The richest part, in my opinion, is No. 45 where the Creed is explained. Here, it becomes an affirmation that overflows theology and touches on philosophy: "The believer thus states that the core of all being, the inmost secret of all reality, is the divine communion." And it adds: "this God of capable of embracing all of human history and drawing it into His dynamic of communion." [Translator's note: For this sentence, there is a significant -- and unfortunate -- difference between the official Portuguese and English translations of Lumen Fidei. Since Leonardo Boff was working from the Portuguese text, I have chosen to "re-translate" the official Portuguese text into English to preserve the meaning. -- RG]

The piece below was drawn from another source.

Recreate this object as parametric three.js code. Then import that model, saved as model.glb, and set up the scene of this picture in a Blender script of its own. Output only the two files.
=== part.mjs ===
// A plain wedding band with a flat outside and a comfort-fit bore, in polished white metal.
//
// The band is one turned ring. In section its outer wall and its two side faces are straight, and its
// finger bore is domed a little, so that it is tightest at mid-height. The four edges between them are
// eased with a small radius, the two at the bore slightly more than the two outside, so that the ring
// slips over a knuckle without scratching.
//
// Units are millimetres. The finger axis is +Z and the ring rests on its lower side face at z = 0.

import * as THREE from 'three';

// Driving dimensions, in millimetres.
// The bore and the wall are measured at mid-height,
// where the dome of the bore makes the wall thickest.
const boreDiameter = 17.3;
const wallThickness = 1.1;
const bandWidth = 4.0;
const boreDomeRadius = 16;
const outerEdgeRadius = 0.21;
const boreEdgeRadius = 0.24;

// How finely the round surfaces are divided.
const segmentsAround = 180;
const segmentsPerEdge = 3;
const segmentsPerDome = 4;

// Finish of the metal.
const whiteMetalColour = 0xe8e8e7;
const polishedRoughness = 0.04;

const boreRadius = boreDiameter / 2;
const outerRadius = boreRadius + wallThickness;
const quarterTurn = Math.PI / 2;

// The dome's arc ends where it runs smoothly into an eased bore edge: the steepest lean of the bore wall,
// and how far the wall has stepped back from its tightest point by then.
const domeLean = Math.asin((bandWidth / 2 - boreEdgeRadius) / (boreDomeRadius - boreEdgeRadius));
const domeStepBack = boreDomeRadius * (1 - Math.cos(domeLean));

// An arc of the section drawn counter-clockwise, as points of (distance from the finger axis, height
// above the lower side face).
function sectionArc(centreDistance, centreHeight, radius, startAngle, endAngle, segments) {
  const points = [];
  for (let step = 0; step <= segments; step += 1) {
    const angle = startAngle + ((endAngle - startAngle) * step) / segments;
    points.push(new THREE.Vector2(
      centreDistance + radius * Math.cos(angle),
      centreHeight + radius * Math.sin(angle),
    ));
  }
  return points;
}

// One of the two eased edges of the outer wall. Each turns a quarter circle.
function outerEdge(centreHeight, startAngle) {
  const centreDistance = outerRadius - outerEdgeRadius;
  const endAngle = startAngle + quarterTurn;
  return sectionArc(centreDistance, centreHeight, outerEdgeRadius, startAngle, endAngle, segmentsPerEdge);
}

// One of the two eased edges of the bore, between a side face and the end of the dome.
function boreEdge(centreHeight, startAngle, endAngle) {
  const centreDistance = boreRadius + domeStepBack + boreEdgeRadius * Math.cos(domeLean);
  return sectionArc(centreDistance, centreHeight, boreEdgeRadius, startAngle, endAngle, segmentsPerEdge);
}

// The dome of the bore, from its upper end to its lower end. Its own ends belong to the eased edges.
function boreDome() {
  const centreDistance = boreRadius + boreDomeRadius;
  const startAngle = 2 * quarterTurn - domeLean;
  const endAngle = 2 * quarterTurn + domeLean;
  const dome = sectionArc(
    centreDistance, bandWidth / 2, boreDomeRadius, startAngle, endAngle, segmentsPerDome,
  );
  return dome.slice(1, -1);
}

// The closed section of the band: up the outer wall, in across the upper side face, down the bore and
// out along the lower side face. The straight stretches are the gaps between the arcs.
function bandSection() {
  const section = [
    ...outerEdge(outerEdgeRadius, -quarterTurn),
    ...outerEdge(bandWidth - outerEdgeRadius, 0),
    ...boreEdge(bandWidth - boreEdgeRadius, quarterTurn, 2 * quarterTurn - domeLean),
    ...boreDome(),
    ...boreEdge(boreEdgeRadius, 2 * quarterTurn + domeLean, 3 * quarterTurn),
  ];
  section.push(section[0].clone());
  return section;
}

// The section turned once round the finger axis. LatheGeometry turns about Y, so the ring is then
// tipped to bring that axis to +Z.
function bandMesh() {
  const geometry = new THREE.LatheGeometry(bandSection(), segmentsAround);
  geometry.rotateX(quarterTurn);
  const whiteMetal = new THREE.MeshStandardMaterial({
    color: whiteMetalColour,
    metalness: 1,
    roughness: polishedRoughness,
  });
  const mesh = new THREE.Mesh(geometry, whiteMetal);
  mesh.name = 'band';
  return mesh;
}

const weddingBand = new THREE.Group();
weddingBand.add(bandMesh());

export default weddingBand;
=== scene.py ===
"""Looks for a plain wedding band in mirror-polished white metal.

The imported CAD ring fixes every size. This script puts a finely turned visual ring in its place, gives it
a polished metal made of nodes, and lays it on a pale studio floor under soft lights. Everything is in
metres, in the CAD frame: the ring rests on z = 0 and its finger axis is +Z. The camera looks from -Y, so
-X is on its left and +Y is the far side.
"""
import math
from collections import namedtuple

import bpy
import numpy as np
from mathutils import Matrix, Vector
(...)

But one notices a painful gap in the encyclical that takes away much of its relevance: it does not address the crisis of faith of human beings today, their doubts, their questions that not even faith can answer: Where was God in the tsunami that decimated thousands of lives, or at Fukushima? How does one believe after the massacres of thousands of indigenous people at the hands of Christians throughout our history, the thousands tortured and killed by the military dictatorships of the 1970s and 80s? How does one still have faith after the millions of deaths in the Nazi death camps? The encyclical does not offer any evidence to answer those questions. Believing is always believing in spite of...Faith did not eliminate the doubts and anxieties of a Jesus who cried out on the Cross, "Father, why have you forsaken me?" Faith has to go through this hell and become hope that there's sense in everything, but that it is hidden in God. When will it be revealed?